Naomi Rose of the Washington-based Humane Society of the United States, maintained the signals could still do damage.

``These signals, depending on frequency, could travel quite a distance and could even wrap around the island,'' said Rose, a marine mammal scientist. ``One could argue that they fled the area where the sonar was being transmitted.''

Another U.S. marine biologist here to investigate, Charles Potter of the Smithsonian Institute, said the number of whales beached is ``extremely unusual. But he said the postmortems showed the whales had suffered no physical damage, such as broken ear drums.

Balcomb said the mammals included several deep-water beaked whales, goose beaked whales measuring 16-19 feet, dense beaked whales measuring 10-13 feet, baleen whales measuring up to 27 feet and some small minke whales.

Michael Breynan, director of the Bahamian Fisheries Department, said he was working with U.S. scientists to try to determine the cause. Breynan said his department kept no records of beached whales but added: ``I am not aware of any similar incident (having occurred) in the Bahamas.''

He said further tests on the dead whales would be carried out in the United States, a process that could take months.

Smith said the exercise was testing for upgrades of what the Navy calls the Directional Command Activated Sonobuoy System.

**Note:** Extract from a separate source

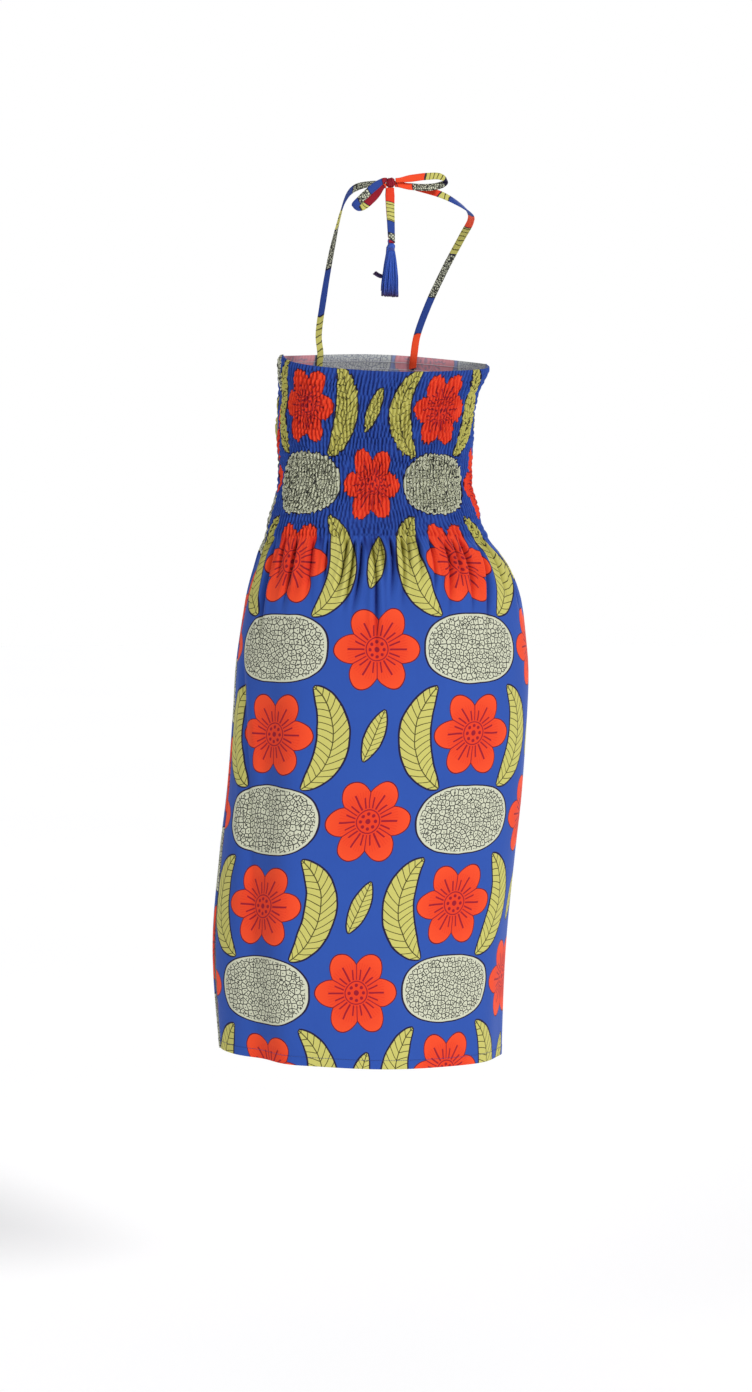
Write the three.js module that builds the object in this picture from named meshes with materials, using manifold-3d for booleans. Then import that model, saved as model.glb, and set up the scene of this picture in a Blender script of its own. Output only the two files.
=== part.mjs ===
// A tube dress with a halter tie, in the hollow form that it keeps when worn.
// The bodice is shirred: rows of elastic thread draw the cloth in, and it puffs up between them.
// Below the last thread the same cloth hangs free as the skirt, and its fullness shows as gathers.
// Front and back are one cut piece each, joined at the sides; two narrow ties meet in a bow at the nape.
//
// Millimetres, +Z up. The origin is the middle of the chest at the level of the top edge's sides.
// The front faces -Y, and the wearer's left is +X.
import * as THREE from "three";
import { mergeVertices } from "three/addons/utils/BufferGeometryUtils.js";
import Module from "manifold-3d";

// ---- driving dimensions ----
const CLOTH = 1.3; // wall thickness
const SEAM_GAP = 0.4; // between the two panels at a side seam, and between touching pieces
const COLUMNS = 38; // grid columns across one panel

const TOP_EDGE = { leftSide: 15, rightSide: 8, backMiddle: -11, frontMiddle: 26 };
const SHIRRING = { end: -206, rows: 20, thread: 0, lowPuff: 0.6, highPuff: 1.7, rowsPerInnerRing: 2 };
const SKIRT = { hemLeft: -836, hemRight: -857, rings: 13, crowding: 1.35 };

const TIE = { width: 9, thick: 2.2, steps: 24, pinch: 0.6, pinchShare: 0.16, straight: 4 };
const KNOT = { x: 7, y: 80, z: 214, width: 10, depth: 11, height: 12, chamfer: 2.5 };
const TASSEL = { length: 64, headRadius: 4.3, headHeight: 11, spread: 10.8, flatten: 0.5, strand: 0.75 };

// The body of the dress, level by level: half its width at the sides, how far its middle sways to the
// wearer's left, its depth to the front and to the back, and how square the section is (2 is an ellipse).
const LEVELS = [
  { z: 40, halfWidth: 131, sway: -6, front: 92, back: 86, square: 2.3 },
  { z: 0, halfWidth: 128.5, sway: -3.5, front: 113, back: 90, square: 2.4 },
  { z: -35, halfWidth: 119.5, sway: 4.5, front: 125, back: 91, square: 2.5 },
  { z: -82, halfWidth: 119, sway: 8.3, front: 113, back: 85, square: 2.4 },
  { z: -120, halfWidth: 118, sway: 8, front: 96, back: 79, square: 2.3 },
  { z: -150, halfWidth: 120, sway: 8.5, front: 92, back: 80, square: 2.3 },
  { z: -178, halfWidth: 128, sway: 9, front: 93, back: 86, square: 2.3 },
  { z: -206, halfWidth: 136.6, sway: 7, front: 97, back: 95, square: 2.3 },
  { z: -246, halfWidth: 156.3, sway: 0.8, front: 104, back: 110, square: 2.3 },
  { z: -290, halfWidth: 171.3, sway: -0.4, front: 108, back: 120, square: 2.3 },
  { z: -360, halfWidth: 182.3, sway: 0.5, front: 111, back: 129, square: 2.3 },
  { z: -420, halfWidth: 184, sway: 2.4, front: 112, back: 130, square: 2.3 },
  { z: -520, halfWidth: 184.5, sway: 8.7, front: 113, back: 127, square: 2.25 },
  { z: -600, halfWidth: 185.2, sway: 16.8, front: 114, back: 125, square: 2.1 },
  { z: -720, halfWidth: 185, sway: 26, front: 116, back: 123, square: 1.9 },
  { z: -870, halfWidth: 178.5, sway: 23.2, front: 118, back: 122, square: 1.65 },
];

// The largest gathers. Each starts at the last thread, at a share of the panel's width from the wearer's
// left seam, and dies away over its length while it drifts sideways. Depth above 0 stands out.
const GATHERS = {
  back: [
    { at: 0.06, length: 150, depth: 3.8, width: 15, drift: -0.01 },
    { at: 0.15, length: 90, depth: 3.1, width: 12, drift: -0.02 },
    { at: 0.23, length: 130, depth: 4.1, width: 14, drift: -0.03 },
    { at: 0.34, length: 110, depth: 4.3, width: 13, drift: -0.04 },
    { at: 0.42, length: 140, depth: 4.6, width: 14, drift: -0.01 },
    { at: 0.5, length: 90, depth: 3.6, width: 12, drift: 0.0 },
    { at: 0.58, length: 110, depth: 4.3, width: 13, drift: 0.01 },
    { at: 0.67, length: 130, depth: 3.6, width: 14, drift: 0.02 },
    { at: 0.76, length: 100, depth: 4.1, width: 13, drift: 0.02 },
    { at: 0.86, length: 160, depth: 4.6, width: 15, drift: 0.03 },
    { at: 0.95, length: 120, depth: 3.4, width: 12, drift: 0.01 },
  ],
  front: [
    { at: 0.05, length: 130, depth: 3.6, width: 14, drift: 0.0 },
    { at: 0.14, length: 110, depth: 4.1, width: 13, drift: -0.02 },
    { at: 0.25, length: 150, depth: 4.3, width: 15, drift: -0.02 },
    { at: 0.35, length: 100, depth: 3.6, width: 13, drift: -0.01 },
    { at: 0.44, length: 140, depth: 4.6, width: 14, drift: 0.01 },
    { at: 0.53, length: 90, depth: 3.8, width: 13, drift: 0.0 },
    { at: 0.63, length: 130, depth: 4.3, width: 14, drift: 0.02 },
    { at: 0.73, length: 110, depth: 3.6, width: 13, drift: 0.03 },
    { at: 0.84, length: 150, depth: 4.3, width: 15, drift: 0.02 },
    { at: 0.94, length: 100, depth: 3.6, width: 13, drift: 0.0 },
  ],
};

// Long soft flutes that the free skirt falls into towards the hem, each growing from where it starts.
const FLUTES = {
  back: [
    { at: 0.1, start: -330, depth: -4, width: 26 },
    { at: 0.2, start: -420, depth: 4, width: 34 },
    { at: 0.5, start: -560, depth: -2.5, width: 60 },
    { at: 0.8, start: -480, depth: 3.5, width: 40 },
    { at: 0.92, start: -520, depth: -4, width: 30 },
  ],
  front: [
    { at: 0.1, start: -450, depth: 4, width: 36 },
    { at: 0.27, start: -480, depth: -5, width: 34 },
    { at: 0.45, start: -520, depth: 4, width: 44 },
    { at: 0.62, start: -470, depth: -5, width: 36 },
    { at: 0.84, start: -500, depth: 4, width: 40 },
  ],
};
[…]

The exercise involved a Navy P-3 aircraft dropping two buoys north of Abaco, one as close as 35 miles to the island, the other 70 to 75 miles from the island. One buoy emitted a sonar signal which was received by the other, and a submarine was moving between the two buoys.

He said the exercise had nothing to do with low frequency active sonar, a new and controversial system that transmits sonar pulses so loud they can match the roar of a rocket launch.

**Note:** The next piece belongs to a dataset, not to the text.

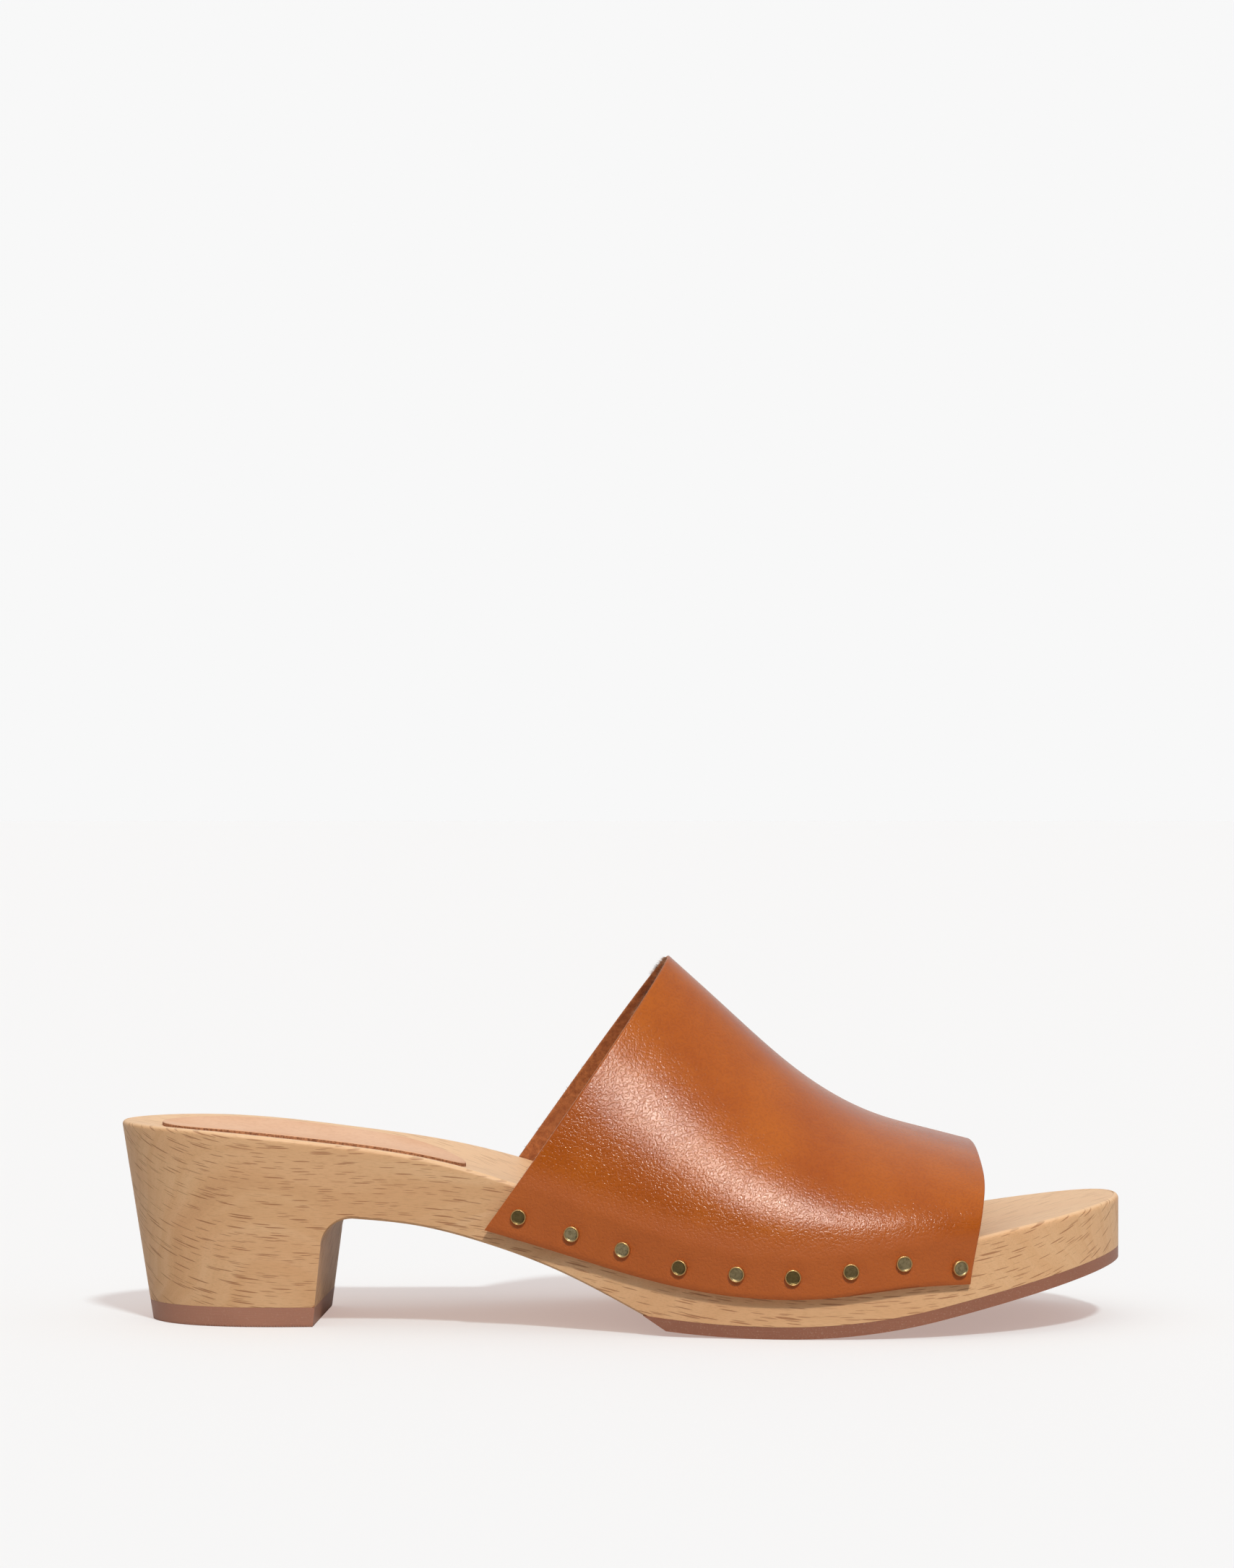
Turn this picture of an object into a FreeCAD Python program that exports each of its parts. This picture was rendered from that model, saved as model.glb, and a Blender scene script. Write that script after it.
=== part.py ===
import FreeCAD, Part
import math
import os

Vector = FreeCAD.Vector

# A right-foot mule clog. +X runs from heel to toe, -Y is the outer (lateral) side, +Z is up.
# The clog stands on z = 0 with the middle of its box over the origin. Millimetres.

# --- driving dimensions -----------------------------------------------------------------
LIFT_THICK = 4.8          # rubber lift under the heel
OUTSOLE_THICK = 2.9       # rubber outsole under the forefoot
LEATHER_THICK = 2.0       # upper
PAD_THICK = 1.0           # heel pad
HEEL_TAPER = 7.9          # how much narrower each side of the heel is at the floor
FOOTBED_LEVEL = 50.0      # height at which the plan outline is given
DISH_DEPTH = 2.4          # hollow of the footbed below its rim
RIM_WIDTH = 2.5           # flat rim round the hollow
ARCH_EASE = 0.6           # eased edges of the arch and the breast
SKEW = 0.045              # the side profile is milled this much off square across the shoe

TACK_HEAD = 3.9           # diameter
TACK_HEAD_THICK = 0.9
TACK_SHANK = 1.6
TACK_LENGTH = 12.0        # below the head
TACK_SEAT = 0.1           # the flat head rides this far off the curved leather
NAIL_HEAD = 3.2
NAIL_HEAD_THICK = 0.8
NAIL_SHANK = 1.5
NAIL_LENGTH = 16.0
NAIL_SUNK = 1.2           # depth of the nail head in the rubber

# Plan outline of the wood at footbed level, from the back of the heel along the outer side
# to the toe, and back along the inner side.
OUTLINE = [
    (-122.8, -1.5), (-115.6, -18.5), (-98.0, -28.3), (-72.0, -29.3), (-42.0, -27.8),
    (-10.0, -33.3), (20.0, -42.2), (50.0, -45.6), (80.0, -41.8), (104.0, -29.5),
    (118.2, -12.5), (123.0, 6.5),
    (118.5, 23.5), (102.0, 37.0), (76.0, 45.4), (46.0, 46.0), (10.0, 41.0),
    (-26.0, 34.5), (-60.0, 28.6), (-96.0, 27.0), (-114.5, 16.0),
]
TOE = 11                  # place of the toe tip in the outline
SIDE_POINTS = 3           # outline points to each face of the side

# Height of the footbed's rim from heel to toe, and of the arch under the waist.
RIM = [(-130, 48.9), (-97, 47.6), (-69, 44.7), (-47, 41.3), (-26, 35.8), (5, 25.4),
       (38, 18.8), (60, 19.2), (88, 23.9), (106, 27.2), (132, 31.6)]
ARCH = [(-63.6, 26.5), (-48.0, 24.8), (-31.3, 20.7), (-14.5, 15.0), (7.1, 4.7)]
BREAST_FOOT = (-73.5, 0.0)
BREAST_TOP = (-71.3, 19.0)
WEDGE_FOOT = (14.8, -0.2)  # the arch's last slope carries on through the rubber

# Rocker of the forefoot: lowest at one line, then a rolling arc that runs into a straight toe.
ROCKER_X = 40.0
ROCKER_FRONT = 170.0
ROCKER_REAR = 290.0
TOE_SPRING = 13.0         # degrees

# Sections of the upper from throat to toe opening: foot (x, z) of the section on the sole's
# side, top (x, z) of its ridge, how far the ridge lies to the inner side, its fullness, and
# how far it is turned back on the inner side (mm back per mm across).
UPPER = [
    ((-33.4, 24.4), (11.9, 88.7), 4.0, 2.15, 0.025),
    ((-12.5, 18.7), (25.3, 76.5), 4.5, 2.15, 0.016),
    ((8.7, 13.2), (38.7, 64.4), 5.0, 2.15, 0.008),
    ((30.0, 10.0), (51.2, 55.2), 5.5, 2.2, 0.0),
    ((50.0, 10.1), (63.6, 49.1), 6.0, 2.25, 0.0),
    ((68.0, 12.2), (75.6, 45.6), 6.0, 2.3, 0.0),
    ((83.4, 12.7), (87.1, 42.6), 6.0, 2.3, 0.0),
]
ARCH_ANGLES = (18, 38, 63, 90, 117, 142, 162)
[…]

The U.S. National Marine Fisheries Service, responsible for overseeing all U.S. actions that could affect the environment at home or abroad, said it approved the Navy's environmental assessment for its exercise.

Roger Gentry, coordinator of the service's acoustics team, said the exercises shouldn't have affected the whales. ``Yet we have beached whales.''

The service has also sent veterinarians and acoustic experts to investigate.

Marine scientists have been expressing growing concern in recent years about the possible effects of man-made noises on marine mammals who rely on their hearing perhaps more than their sight.

``We already know from preliminary research that's been done that there are some problems with man-made noise in the marine environment,'' said Rose of the Humane Society.

However, other experts have been quick to point out that none of the research has been able to conclusively blame man-made noise for events such as the whale beachings in the Bahamas.

-- Moby (@ .), March 22, 2000

Answers

When the "Empress" was installed in the Mobile Bay area, there was a (hastily)muted outcry on behalf of marine life. Environmentalists also feared for human side effects, but little good it did them.

This area of the Gulf Coast has an anamlous pattern of nueral defects, congenital and acute. And this is saying a great deal, because the Gulf Coast is a sink of (allegedly) enviornmentally induced health problems.

The Navy also has the subsidy for investigating satellite influence on system performance (cf recent sircraft problems). Navy also running the sub GMT displays for public consumption on research sites.

Heads up, homeboys. Old hand sounding alert.Not enough to observe,may be time to implement corrective action-if possible.